● Short exercise
Give the data a second time, exactly and in full.

[Entries with parts and joints]

-------------------------

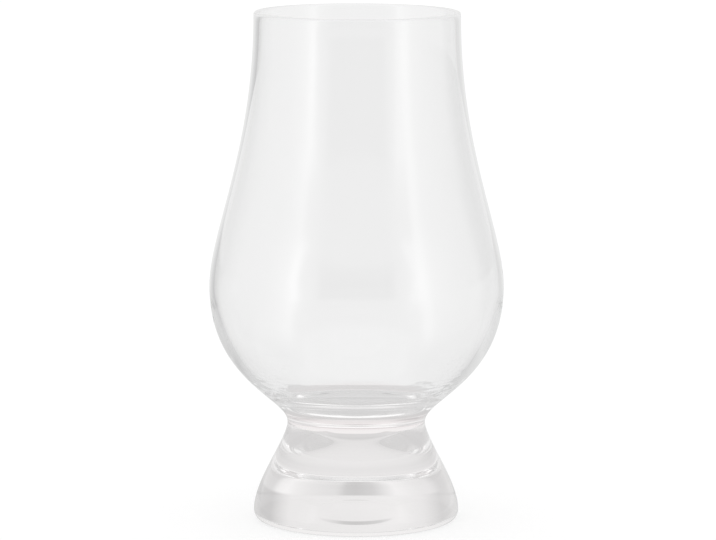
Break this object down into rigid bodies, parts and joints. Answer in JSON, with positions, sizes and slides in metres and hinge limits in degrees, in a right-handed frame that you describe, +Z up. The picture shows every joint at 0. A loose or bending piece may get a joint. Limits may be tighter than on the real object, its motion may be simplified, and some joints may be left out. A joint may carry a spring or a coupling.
{
  "type": "whisky nosing glass",
  "caption": "Stemless tulip-shaped nosing glass in clear glass: a round blown bowl that narrows to a chimney, fused to a short solid flared foot.",
  "frame": {"origin": "on the surface the glass stands on, under the middle of the foot", "axes": "+Z up along the glass's axis of revolution, towards the mouth; +X and +Y are arbitrary because the glass is round"},
  "size_m": [0.0664, 0.0664, 0.115],
  "materials": {
    "bowl_glass": "clear fire-polished blown glass with a faint waviness",
    "foot_glass": "clear fire-polished pressed glass, thick enough to show a faint rose-grey tint"
  },
  "bodies": {
    "root": {"bowl": "bowl_glass", "foot": "foot_glass"}
  },
  "joints": []
}
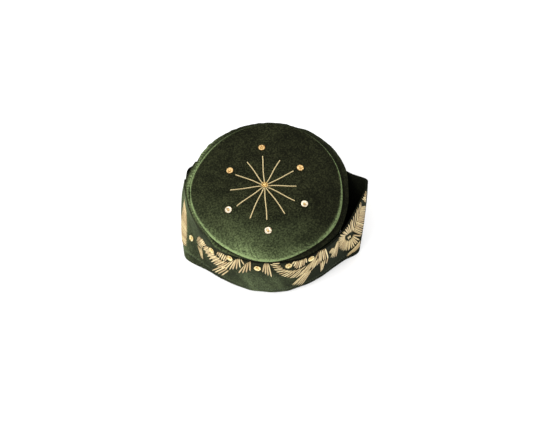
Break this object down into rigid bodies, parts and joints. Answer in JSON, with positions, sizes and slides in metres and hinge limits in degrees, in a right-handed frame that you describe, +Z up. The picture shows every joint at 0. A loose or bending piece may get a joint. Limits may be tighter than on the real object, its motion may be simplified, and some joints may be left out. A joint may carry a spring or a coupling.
{
  "type": "fila cap",
  "caption": "Soft round velvet cap with a domed tip, a rolled side and a stiff turned-up cuff folded into an ear at each side, sewn with gold sequins",
  "frame": {"origin": "on the plane the open edge rests on, below the middle of the whole cap", "axes": "+Z up through the tip, +X towards the larger ear on the wearer's side seen at the right, +Y towards the back"},
  "size_m": [0.2248, 0.1842, 0.112],
  "materials": {
    "velvet": "dark green cotton velvet",
    "cuff_velvet": "dark green cotton velvet over stiff cloth",
    "gold_bead": "polished gilt",
    "sequin": "pale gold gloss"
  },
  "bodies": {
    "root": {"crown_tip": "velvet", "crown_side": "velvet", "cuff": "cuff_velvet", "star_bead": "gold_bead", "tip_sequin_1": "sequin", "tip_sequin_2": "sequin", "tip_sequin_3": "sequin", "tip_sequin_4": "sequin", "tip_sequin_5": "sequin", "tip_sequin_6": "sequin", "cuff_sequin_1": "sequin", "cuff_sequin_2": "sequin", "cuff_sequin_3": "sequin", "cuff_sequin_4": "sequin", "cuff_sequin_5": "sequin", "cuff_sequin_6": "sequin", "cuff_sequin_7": "sequin", "cuff_sequin_8": "sequin", "cuff_sequin_9": "sequin", "cuff_sequin_10": "sequin", "cuff_sequin_11": "sequin"}
  },
  "joints": []
}
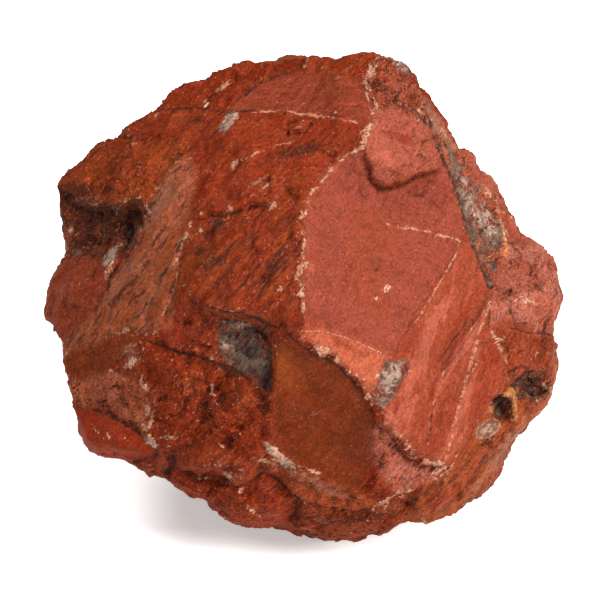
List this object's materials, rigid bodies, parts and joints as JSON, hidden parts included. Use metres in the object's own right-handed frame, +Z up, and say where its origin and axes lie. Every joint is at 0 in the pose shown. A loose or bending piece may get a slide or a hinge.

-------------------------

● Result for this task
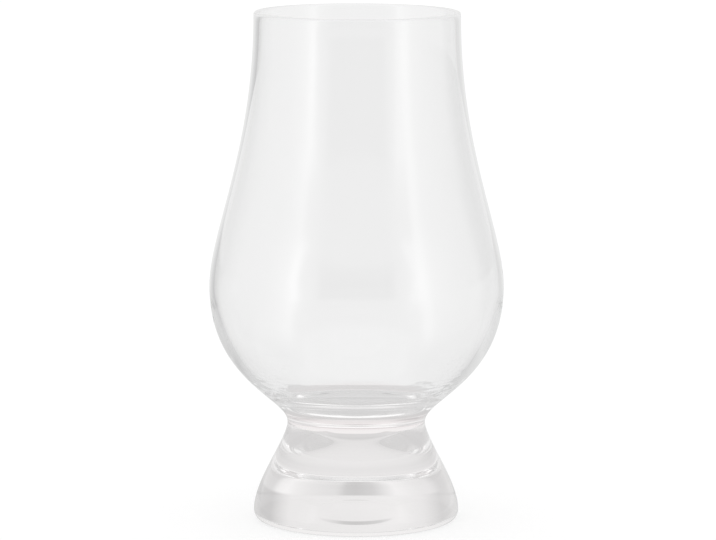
Break this object down into rigid bodies, parts and joints. Answer in JSON, with positions, sizes and slides in metres and hinge limits in degrees, in a right-handed frame that you describe, +Z up. The picture shows every joint at 0. A loose or bending piece may get a joint. Limits may be tighter than on the real object, its motion may be simplified, and some joints may be left out. A joint may carry a spring or a coupling.
{
  "type": "whisky nosing glass",
  "caption": "Stemless tulip-shaped nosing glass in clear glass: a round blown bowl that narrows to a chimney, fused to a short solid flared foot.",
  "frame": {"origin": "on the surface the glass stands on, under the middle of the foot", "axes": "+Z up along the glass's axis of revolution, towards the mouth; +X and +Y are arbitrary because the glass is round"},
  "size_m": [0.0664, 0.0664, 0.115],
  "materials": {
    "bowl_glass": "clear fire-polished blown glass with a faint waviness",
    "foot_glass": "clear fire-polished pressed glass, thick enough to show a faint rose-grey tint"
  },
  "bodies": {
    "root": {"bowl": "bowl_glass", "foot": "foot_glass"}
  },
  "joints": []
}
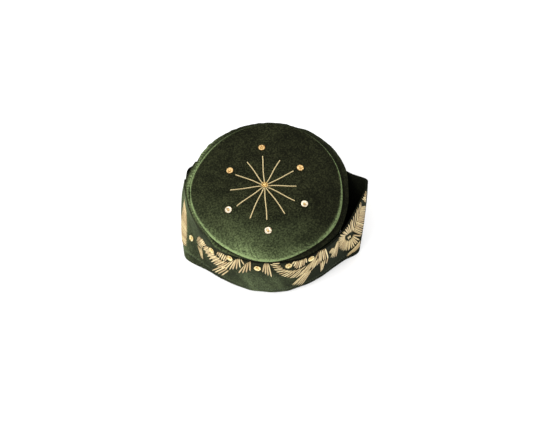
Break this object down into rigid bodies, parts and joints. Answer in JSON, with positions, sizes and slides in metres and hinge limits in degrees, in a right-handed frame that you describe, +Z up. The picture shows every joint at 0. A loose or bending piece may get a joint. Limits may be tighter than on the real object, its motion may be simplified, and some joints may be left out. A joint may carry a spring or a coupling.
{
  "type": "fila cap",
  "caption": "Soft round velvet cap with a domed tip, a rolled side and a stiff turned-up cuff folded into an ear at each side, sewn with gold sequins",
  "frame": {"origin": "on the plane the open edge rests on, below the middle of the whole cap", "axes": "+Z up through the tip, +X towards the larger ear on the wearer's side seen at the right, +Y towards the back"},
  "size_m": [0.2248, 0.1842, 0.112],
  "materials": {
    "velvet": "dark green cotton velvet",
    "cuff_velvet": "dark green cotton velvet over stiff cloth",
    "gold_bead": "polished gilt",
    "sequin": "pale gold gloss"
  },
  "bodies": {
    "root": {"crown_tip": "velvet", "crown_side": "velvet", "cuff": "cuff_velvet", "star_bead": "gold_bead", "tip_sequin_1": "sequin", "tip_sequin_2": "sequin", "tip_sequin_3": "sequin", "tip_sequin_4": "sequin", "tip_sequin_5": "sequin", "tip_sequin_6": "sequin", "cuff_sequin_1": "sequin", "cuff_sequin_2": "sequin", "cuff_sequin_3": "sequin", "cuff_sequin_4": "sequin", "cuff_sequin_5": "sequin", "cuff_sequin_6": "sequin", "cuff_sequin_7": "sequin", "cuff_sequin_8": "sequin", "cuff_sequin_9": "sequin", "cuff_sequin_10": "sequin", "cuff_sequin_11": "sequin"}
  },
  "joints": []
}
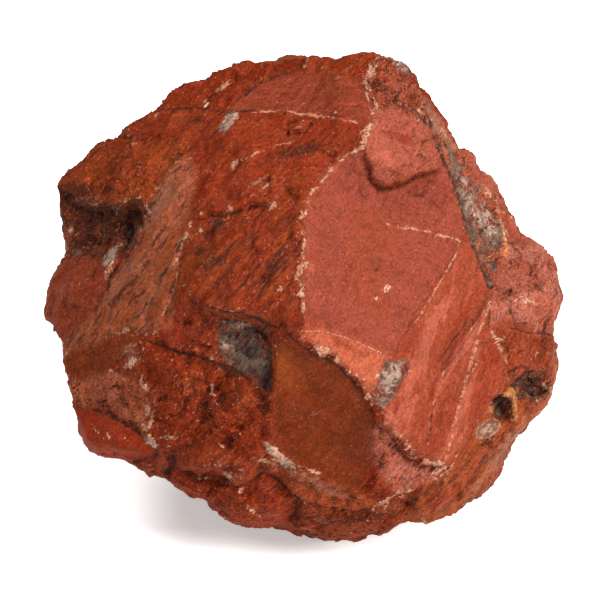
List this object's materials, rigid bodies, parts and joints as JSON, hidden parts included. Use metres in the object's own right-handed frame, +Z up, and say where its origin and axes lie. Every joint is at 0 in the pose shown. A loose or bending piece may get a slide or a hinge.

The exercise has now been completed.